Friday, August 18, 2006

I really hate it when...

So I had this great post that I was working on today and then I lost it thanks to a wonderful crash. I'm not to pleased about that. It was something along the lines of 'Dearest On-line Diary. I'm sorry I've been so drunk the last week or so. I'm sorry I didn't drop the charges against you until yesterday but I really felt that even though I was calling you a lying hussy and so on I didn't deserve to have the crap beat out of me, and so publicly I might add. But I've realized that you only did it becasue you love me so much.'

Yeah.

We made up.

The job 'interview' wasn't so much an interview as more of a do you really want this job and confirming the information that I had submitted with my resume on their website.

I went in on Wednesday to take some tests. They were essentially questions from the SAT or ACT to a certain extent. There were some trick questions as well. "If you have two coins that total 55 cents, and one of them is not a nickel, what two coins do you have?"

I used the work "grok" on a response to a question that I didn't understand what they were asking specifically. As a apprentice Philosopher, I need questions to be pretty specific, especially when they are asking for things like, "Which statement is false" and they're refering to both logical statements and mathematical equations, which have different ways of being "false."

I also had to correct grammar. One sentance had the word "lay" as a verb for the pronoun he. (He should lay down until his virtigo passes.) I scribbled it out and wrote, "sit." My device-ical understanding is that "lay is what you do to things and lie is what you do to yourself." It's funny but it keeps me straight on when to use what. This website should clear up you confusion.

Anyway. I'm just sitting tight for now. I hope to hear back from them in the next week.

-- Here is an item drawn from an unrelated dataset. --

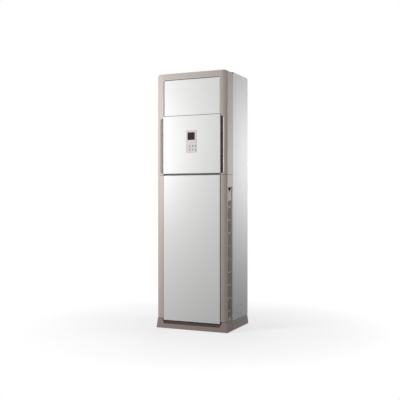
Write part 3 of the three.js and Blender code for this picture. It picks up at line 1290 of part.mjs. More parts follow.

I could use a new job. I could use a change of pace. The band is progressing but not really on account of me. I've been showing up to practice and trying to come up with new ideas but I'm kinda not into it at the moment. I've got a lot on my mind.

If I do get this new job, it means that I'm committing myself to stay in Madison (in a I don't have to stay at this job if I don't want to but I want to because the pay is better than...) even though I had kinda felt like I really need to get out of Madison. Or to put it differently, I want to move back to Montana but my band and the living wage money isn't there, so I have to stay here.

For now.

3 comments:

Dean ASC said...

A different nickel and a 50 cent piece.

Anonymous said...

I don't take tests for a job. It shows how bad they are at picking candidates. Plus, it serves nobody. It's not like the Medical Director ever looks at me and says, "AG, ECG is to ischemia as CT scan is to what?" It's not applicable to the job!

RicketyFunk said...

Agree. Disagree.

I think that the testing is a bit odd. It's not important to the nature of the job, prima facia.

What it boils down to is closer to taking personality tests. They are feeling out who I am, over and above what I've presented in my resume. They aren't tests to see what I know as much as how do I think, solve problems, etc.

It's also a company that hires nerds. Nerds like tests.